If, as widely forecast, the Supreme Court votes down Obamacare on Thursday with Anthony Kennedy as the deciding vote, President Obama will likely shift his campaign strategy directly against the Supreme Court – and Kennedy in particular.
So far, President Obama, recognizing the respect in which the Supreme Court is held, has edged away from directly attacking the Supreme Court – although he did attack the Court directly during his 2010 State of the Union address over their Citizens United decision, and he recently and idiotically said it would be “unprecedented” for the Supreme Court to strike down Obamacare. He has instead leveled his most direct criticisms at Congress, which he says is holding up his agenda.
All that may change if Obamacare loses in the Supreme Court. He won’t attack the institution as a whole. Instead, he’ll do something truly unprecedented: he’ll attack Justice Kennedy.

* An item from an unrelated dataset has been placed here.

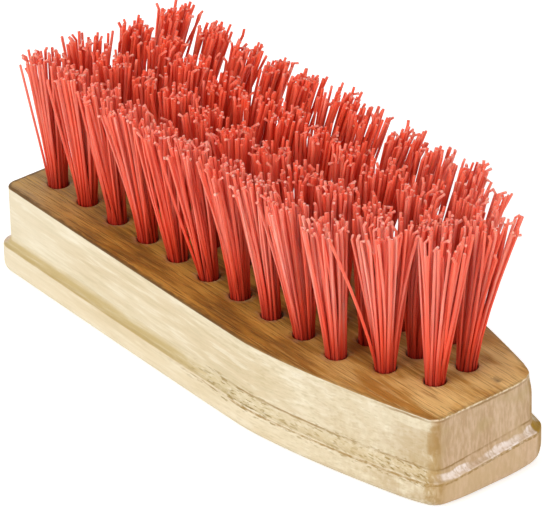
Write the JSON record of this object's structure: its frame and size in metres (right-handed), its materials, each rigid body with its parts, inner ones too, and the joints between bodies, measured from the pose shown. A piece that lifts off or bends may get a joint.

Kennedy is the second-oldest justice on the Court, at age 75; he was appointed by Ronald Reagan in 1988. There is a reasonable shot that Kennedy will retire during the next presidential term – although he could hang on until past his 80th birthday. Justice Ginsburg is 79 years old, and the Court’s most reliable liberal. She has been widely rumored to be suffering from health problems. And since Supreme Court appointments often become a ghoulish death watch, there is the possibility that she will step down within the next term as well.
That leaves the constituency of the Supreme Court very much up in the air. If Kennedy steps down under Mitt Romney, the Court could become a 5-4 conservative majority; if Ginsburg has to step down for health reasons, that majority could become a whopping 6-3. For the first time in a century, an originalist-minded Supreme Court could be ruling on cases.
And that will be President Obama’s pitch if Obamacare goes down in flames. He will argue that the only thing standing between the pitchfork-wielding anti-abortion folks and the huddled masses of pregnant women who simply want to visit Planned Parenthood is… Barack Hussein Obama. He will state that the days of the Civil Rights Act will be over unless he is re-elected. And because most Americans don’t understand Constitutional law (e.g. even if Roe is overturned, the issue of abortion then reverts to the states), they may be frightened into voting for him. The War on Women will merge with the War for the Court.
From that perspective, if Obamacare is indeed struck down, Obama may find himself in heady electoral territory. He can’t run on his record; he can’t run on his accomplishments. All he can run on is what he promises to do in his second term – and most of that is simply un-accomplishable. But what he can do is maintain the Court’s liberalism.